The Zohar, a mammoth collection of medieval writings, forms a large part of what is called the Kabbalah: the body of literature that explores hidden meanings behind Biblical texts and more elaborate descriptions of the divine. Published by Stanford University Press, the Pritzker Edition is a 12- volume set that is expected to be the definitive, scholarly translation for decades to come.

Hecker has spent six years working on the project. He authored all of volume 11, which will be published on October 5. He also translated more than half of the final installment, which will be published next spring. His sections included commentaries on Biblical works such as the Song of Songs, Ruth and Lamentations.

The Philadelphia Inquirer, one of the nation’s premier daily newspapers, recently featured Hecker’s contribution.

The Jewish Exponent offered its own take on the story.

Check out this in-depth interview.

For another dive into the project, and Hecker’s scholarly career, check out this interview he did with our communications team.

“It opens up a whole new universe of what Judaism might be about," Hecker told the Inquirer. "I have little doubt this will be one of the highlights of my scholarly career, and probably the most lasting."

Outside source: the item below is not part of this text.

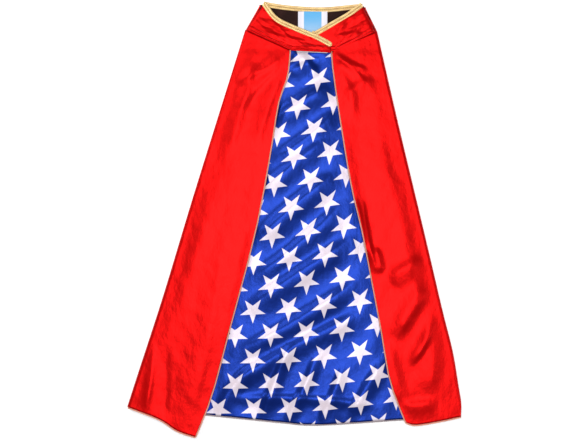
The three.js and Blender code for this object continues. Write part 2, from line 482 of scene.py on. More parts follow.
def coons(left, low, right, high, columns, rows):
    """A grid that fills the space between four edge paths, which run anticlockwise."""
    left = resample(left[::-1], rows)[:, None]
    right = resample(right, rows)[:, None]
    low = resample(low, columns)[None]
    high = resample(high[::-1], columns)[None]
    u = np.linspace(0, 1, columns)[None, :, None]
    v = np.linspace(0, 1, rows)[:, None, None]
    corners = ((1 - u) * (1 - v) * low[:, :1] + u * (1 - v) * low[:, -1:]
               + (1 - u) * v * high[:, :1] + u * v * high[:, -1:])
    return (1 - u) * left + u * right + (1 - v) * low + v * high - corners


# ---- The lie of the cloth -------------------------------------------------------------------------


def crease(x, y, start, end, width, height, bow=0.0, lean=0.35):
    """A soft ridge along a line, steeper on one side. A negative height makes a valley."""
    run = np.subtract(end, start)
    reach = math.hypot(*run)
    along = ((x - start[0]) * run[0] + (y - start[1]) * run[1]) / reach ** 2
    across = ((x - start[0]) * run[1] - (y - start[1]) * run[0]) / reach + bow * 4 * along * (1 - along)
    side = np.where(across > 0, 1 + lean, 1 - lean)
    fade = smoothstep(along / 0.3) * smoothstep((1 - along) / 0.3)
    return height * fade * np.exp(-(across / (width * side)) ** 2)


def ripple(x, y, seed, wavelength, angle, spread):
    """A field of small waves, mostly running one way."""
    draw = np.random.default_rng(seed)
    total = np.zeros_like(x)
    waves = 7
    for _ in range(waves):
        way = math.radians(angle + draw.uniform(-spread, spread))
        size = wavelength * draw.uniform(0.7, 1.5)
        phase = draw.uniform(0, 2 * math.pi)
        total += np.sin((x * math.cos(way) + y * math.sin(way)) * 2 * math.pi / size + phase)
    return total / waves


# Each fold: start, end, half width, height and sideways bow, in millimetres. Negative heights are hollows.
BACK_FOLDS = [
    ((0, 272), (40, 226), 10, 4.2, 2),
    ((-14, 232), (52, 262), 9, -3.0, 2),
    ((-40, 150), (64, 216), 14, 6.6, 6),
    ((-40, 92), (72, 178), 13, 5.6, -5),
    ((-60, 36), (66, 136), 14, 6.4, 4),
    ((-70, -44), (82, 84), 16, 7.6, 6),
    ((-84, -106), (90, 38), 13, 5.6, -6),
    ((-90, -156), (108, -24), 15, 7.4, 5),
    ((-110, -222), (120, -86), 14, 6.4, -5),
    ((-124, -276), (130, -140), 13, 5.6, 6),
    ((-54, -326), (0, -190), 9, 5.6, 4),
    ((-20, -332), (40, -206), 8, 4.6, -4),
    ((36, -332), (80, -226), 9, 4.2, -3),
    ((-132, -310), (-60, -226), 10, 4.2, 3),
    ((84, -326), (150, -216), 11, 5.0, 3),
    ((-120, -286), (150, -300), 7, 3.0, 8),
]
LEFT_FOLDS = [
    ((-8, 266), (-112, 214), 8, 2.2, 4),
    ((-8, 262), (-96, 166), 10, 2.1, -5),
    ((-12, 256), (-62, 110), 11, 2.2, -4),
    ((-62, 292), (-112, 90), 15, 2.4, 5),
    ((-46, 200), (-150, -110), 32, 2.2, 12),
    ((-92, 120), (-206, -250), 30, 1.7, -10),
    ((-60, 40), (-128, -260), 19, 2.4, -8),
    ((-116, -10), (-176, -340), 22, 3.4, 8),
    ((-226, -176), (-240, -318), 9, 3.0, 3),
    ((-206, -190), (-210, -322), 10, -2.0, 2),
]
RIGHT_FOLDS = [
    ((62, 267), (122, 238), 5, 2.8, -3),
    ((62, 264), (118, 214), 7, 2.2, 3),
    ((64, 260), (100, 150), 13, 1.9, 4),
    ((80, 196), (132, 226), 13, 2.6, 3),
    ((76, 170), (128, -90), 18, 2.6, -8),
    ((116, 150), (206, -150), 30, 2.4, 10),
    ((96, 40), (112, -60), 6, 3.4, 3),
    ((108, 40), (132, -90), 6, 3.0, -3),
    ((128, -40), (140, -88), 9, 3.2, 1),
    ((146, -100), (222, -56), 15, 4.2, 4),
    ((228, -92), (158, -196), 15, 5.2, -4),
    ((232, -140), (182, -236), 9, 4.8, 5),
    ((248, -150), (212, -290), 17, 3.0, -4),
    ((150, -190), (182, -300), 16, 2.8, -5),
    ((168, -298), (232, -292), 11, 2.8, 0),
]


def folded(x, y, folds):
    total = np.zeros_like(x)
    for start, end, width, height, bow in folds:
        total += crease(x, y, start, end, width, height, bow)
    return total * sizes().fold_depth


def fold_line(side):
    """A side fold's hinge: a point on it, in millimetres, and the way in from it over the cape."""
    joint = JOINTS[PANELS[side]]
    ahead = np.array(joint["axis"][:2])
    spot = 1000 * np.array(joint["pos_m"][:2])
    inward = np.array([-ahead[1], ahead[0]])
    return spot, inward * np.sign(inward @ -spot)


def reach_in(x, y, side):
    """Distance in from a side fold's hinge, in millimetres."""
    spot, inward = fold_line(side)
    return (x - spot[0]) * inward[0] + (y - spot[1]) * inward[1]


def bulge(y, side):
    """How far the cloth's own fold stands outside its hinge, in millimetres."""
    if side == "left":
        return -0.4 - 1.9 * np.exp(-((y + 125) / 110) ** 2)
    lower_bow = 3.0 * smoothstep((230 - y) / 360) * smoothstep((y + 312) / 120)
    return 1.6 + lower_bow + 2.0 * np.exp(-((y + 215) / 50) ** 2)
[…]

For centuries after it first appeared, the Zohar exerted an enormous influence on Jewish religious development. Hecker explained that this project pertains not only to scholars, but will potentially interest Jews – and many non-Jews- who are spiritual seekers and open to ways of exploring big questions about God and the universe.

“This is not an easy text. But I think that for Jews who are serious about their spirituality, who are looking for ways of thinking about God, holiness, and self-growth, the Zohar and Kabbalah afford a grand system to pursue it,” explained Hecker. “There is an excitement and a fecundity in the Zohar that is simply remarkable.”

The Zohar, “reflects the deepest religious desires we have—to be truly known by God, to truly know God, and to be able to transcend our normal limitations to achieve peak levels of consciousness and connection: connections to other human beings, to the world, and to the divinity that pulsates through the entire universe.”